The consequences are cascading. In India, the heat is causing crop failures, water shortages, and mass migration. The heatwave is a threat multiplier: it increases the risk of conflict over resources, raises mortality rates among the elderly and the poor, and exacerbates existing political tensions. The British scientists I have spoken with this week are not alarmists; they are data modellers who have spent their careers being careful. But their models are now generating results that are so severe that they feel compelled to speak out.
Take the Amazon rainforest. It is a carbon sink, absorbing about 2 billion tonnes of CO2 each year. But warming and deforestation are reducing its capacity. Some models suggest it could become a net source of carbon by the end of the decade. That would be a feedback loop: more CO2 means more warming, which means more emissions from the Amazon. The same is true of the Arctic permafrost, which contains twice as much carbon as the atmosphere. It is now melting faster than predicted.
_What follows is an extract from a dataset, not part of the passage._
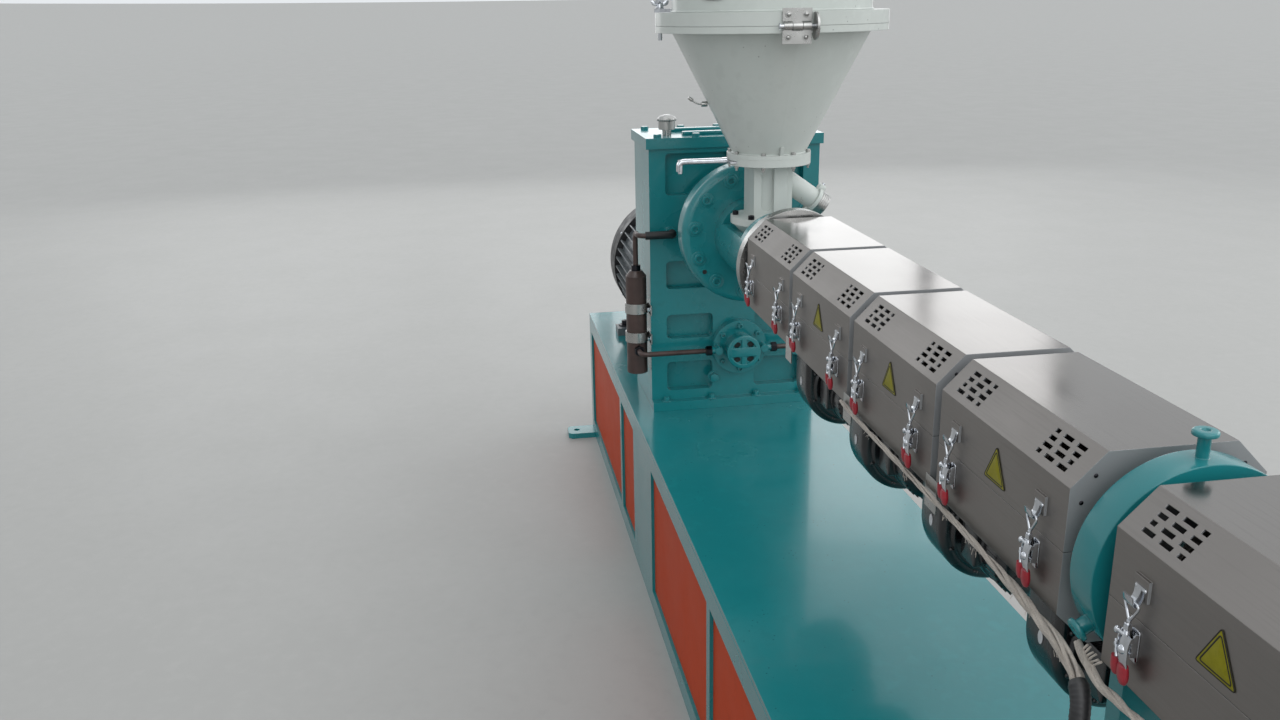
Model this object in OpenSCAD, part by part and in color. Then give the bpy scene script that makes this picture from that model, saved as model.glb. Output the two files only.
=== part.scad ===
// Single-screw plastic extruder on its machine base.
// Origin on the floor, below the screw axis, at the middle of the base.
// +X runs from the gearbox towards the die, +Y is the hinge side, +Z is up.

/* [Base] */
// Length of the machine base
base_l = 3400; // [3300:10:3700]
// Width of the machine base
base_w = 536; // [500:2:620]
// Height of the deck above the floor
base_h = 460; // [420:5:520]
// Thickness of the deck plate
deck_t = 12; // [8:1:20]
// Side of the square frame tube
tube_w = 50; // [40:1:60]
// Width of the slim posts between the side panels
post_w = 30; // [20:1:50]
// Thickness of the side panels
panel_t = 3; // [2:0.5:6]
// Depth that the side panels lie behind the frame's face
panel_recess = 8; // [4:1:16]
// Width of the closed frame stretch below the gearbox face
wide_post_w = 300; // [200:10:360]
// Distance from the closed stretch to the first rear post
rear_bay_l = 255; // [200:5:400]
// Number of panel bays in front of the closed stretch
front_bays = 3; // [2:1:4]
// Length of each anchor lug along the base
lug_l = 80; // [60:2:120]
// Reach of each anchor lug beyond the base's side
lug_reach = 100; // [80:2:140]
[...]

There are technological solutions, of course. Solar and wind power are now cheaper than fossil fuels in many parts of the world. Battery storage is improving. Electric vehicles are beginning to dent demand for oil. But the pace of transition is too slow. The International Energy Agency has stated that to meet the Paris Agreement targets, renewable energy must be added at three times the current rate. We are not there.
And then there is the matter of political will. The G20 countries, which produce 80 percent of global emissions, have made commitments but have not met them. The UK has cut emissions by about 40 percent since 1990, but this is largely due to outsourcing manufacturing to China. Adjusting for trade, our consumption-based emissions have barely changed. The US, the second-largest emitter, has passed the Inflation Reduction Act but still relies heavily on oil and gas. India, which is suffering the consequences today, continues to build coal-fired power plants to lift its people out of poverty. Who can blame them?
The 47 degrees in Phalodi is not a freak event. It is a signal. The British scientists I have interviewed are unanimous: we are heading towards a world that is 2.5 to 3 degrees warmer by 2100. At that level, the kind of heat that India is now experiencing will become the new normal, not just in the tropics but in temperate zones as well. The difference between 1.5 degrees and 3 degrees is the difference between a difficult world and an unlivable one for many regions.
There is no room for sentimentality or denial. The data are clear. The only question is whether we will act with the urgency that the situation demands. The temperature has been taken. The planet has a fever. And the prognosis is not good.